(3D code data):
+ + +

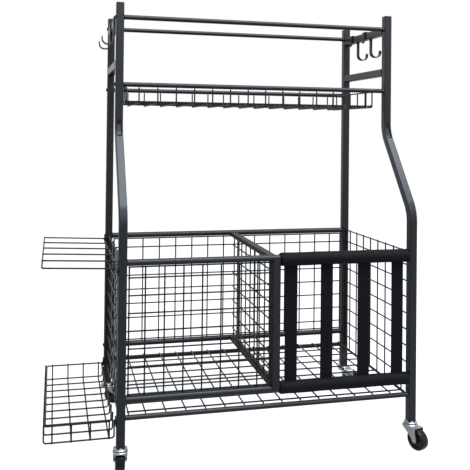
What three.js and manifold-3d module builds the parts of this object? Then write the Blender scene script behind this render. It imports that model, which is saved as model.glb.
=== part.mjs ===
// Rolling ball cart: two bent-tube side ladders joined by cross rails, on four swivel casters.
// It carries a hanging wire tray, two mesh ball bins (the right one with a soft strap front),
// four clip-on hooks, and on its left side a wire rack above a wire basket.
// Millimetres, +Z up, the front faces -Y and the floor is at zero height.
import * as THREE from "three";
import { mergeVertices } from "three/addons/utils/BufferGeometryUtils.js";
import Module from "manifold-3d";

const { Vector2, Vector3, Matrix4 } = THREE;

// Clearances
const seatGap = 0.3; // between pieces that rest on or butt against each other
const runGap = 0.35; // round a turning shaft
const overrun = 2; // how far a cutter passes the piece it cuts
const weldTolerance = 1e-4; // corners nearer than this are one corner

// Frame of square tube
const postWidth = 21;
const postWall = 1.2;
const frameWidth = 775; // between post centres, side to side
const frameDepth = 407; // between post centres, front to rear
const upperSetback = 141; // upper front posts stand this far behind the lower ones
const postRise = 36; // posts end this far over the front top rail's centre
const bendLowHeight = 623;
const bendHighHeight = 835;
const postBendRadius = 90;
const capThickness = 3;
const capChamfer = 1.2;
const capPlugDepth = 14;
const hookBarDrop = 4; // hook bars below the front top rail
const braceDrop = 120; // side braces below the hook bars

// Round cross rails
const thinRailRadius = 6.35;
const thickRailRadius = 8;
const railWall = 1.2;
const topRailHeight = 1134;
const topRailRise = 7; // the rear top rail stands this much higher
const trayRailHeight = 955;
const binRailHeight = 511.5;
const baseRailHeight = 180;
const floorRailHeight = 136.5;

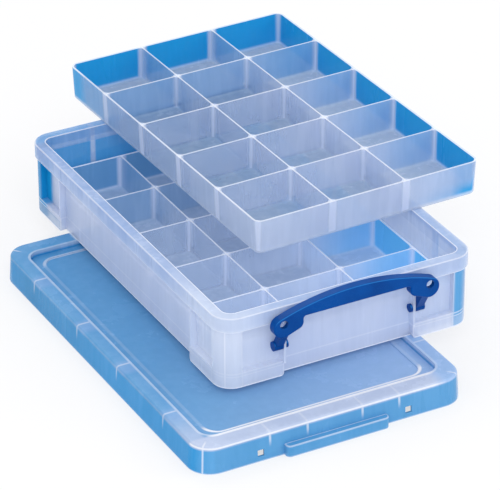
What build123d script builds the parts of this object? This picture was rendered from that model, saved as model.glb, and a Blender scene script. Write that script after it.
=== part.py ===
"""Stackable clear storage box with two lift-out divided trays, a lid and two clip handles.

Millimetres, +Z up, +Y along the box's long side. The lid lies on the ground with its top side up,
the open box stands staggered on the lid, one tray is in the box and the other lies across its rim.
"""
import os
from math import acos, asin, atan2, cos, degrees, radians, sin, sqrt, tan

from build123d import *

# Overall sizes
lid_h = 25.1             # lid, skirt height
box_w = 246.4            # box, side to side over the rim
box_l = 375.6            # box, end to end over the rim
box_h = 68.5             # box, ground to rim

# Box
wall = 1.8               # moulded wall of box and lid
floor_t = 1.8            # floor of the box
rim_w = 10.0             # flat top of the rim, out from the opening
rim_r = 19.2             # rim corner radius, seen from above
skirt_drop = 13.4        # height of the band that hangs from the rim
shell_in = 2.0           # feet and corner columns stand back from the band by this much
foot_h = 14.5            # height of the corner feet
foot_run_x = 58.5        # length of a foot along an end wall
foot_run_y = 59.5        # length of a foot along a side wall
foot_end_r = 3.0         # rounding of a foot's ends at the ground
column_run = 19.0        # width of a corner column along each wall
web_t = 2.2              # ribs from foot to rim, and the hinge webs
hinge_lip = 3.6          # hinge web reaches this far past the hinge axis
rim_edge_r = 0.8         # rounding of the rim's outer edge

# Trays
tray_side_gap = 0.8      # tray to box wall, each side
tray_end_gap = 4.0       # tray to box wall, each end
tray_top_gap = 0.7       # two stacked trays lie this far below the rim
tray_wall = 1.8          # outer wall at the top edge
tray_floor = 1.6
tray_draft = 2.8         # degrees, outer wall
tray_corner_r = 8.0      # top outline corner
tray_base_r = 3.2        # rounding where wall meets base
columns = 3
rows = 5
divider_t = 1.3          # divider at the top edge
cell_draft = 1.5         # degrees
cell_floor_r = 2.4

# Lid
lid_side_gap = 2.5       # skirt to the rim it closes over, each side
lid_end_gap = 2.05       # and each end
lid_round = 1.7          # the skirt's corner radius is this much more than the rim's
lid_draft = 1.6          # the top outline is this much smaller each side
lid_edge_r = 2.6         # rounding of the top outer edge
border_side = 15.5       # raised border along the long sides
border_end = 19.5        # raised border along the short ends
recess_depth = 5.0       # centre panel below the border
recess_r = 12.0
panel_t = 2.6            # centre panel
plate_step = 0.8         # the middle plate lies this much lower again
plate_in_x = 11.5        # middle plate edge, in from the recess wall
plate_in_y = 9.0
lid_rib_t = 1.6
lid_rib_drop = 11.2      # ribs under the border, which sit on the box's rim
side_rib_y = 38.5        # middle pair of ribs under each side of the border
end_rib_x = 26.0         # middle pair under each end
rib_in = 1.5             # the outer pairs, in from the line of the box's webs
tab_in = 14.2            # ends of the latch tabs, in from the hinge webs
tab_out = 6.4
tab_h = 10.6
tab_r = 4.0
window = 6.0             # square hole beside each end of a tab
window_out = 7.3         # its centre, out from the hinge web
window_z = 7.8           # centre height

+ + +

(Short exercise): State how many lines of the records above contain the word "script", giving only that number.

(Solution for this problem): 2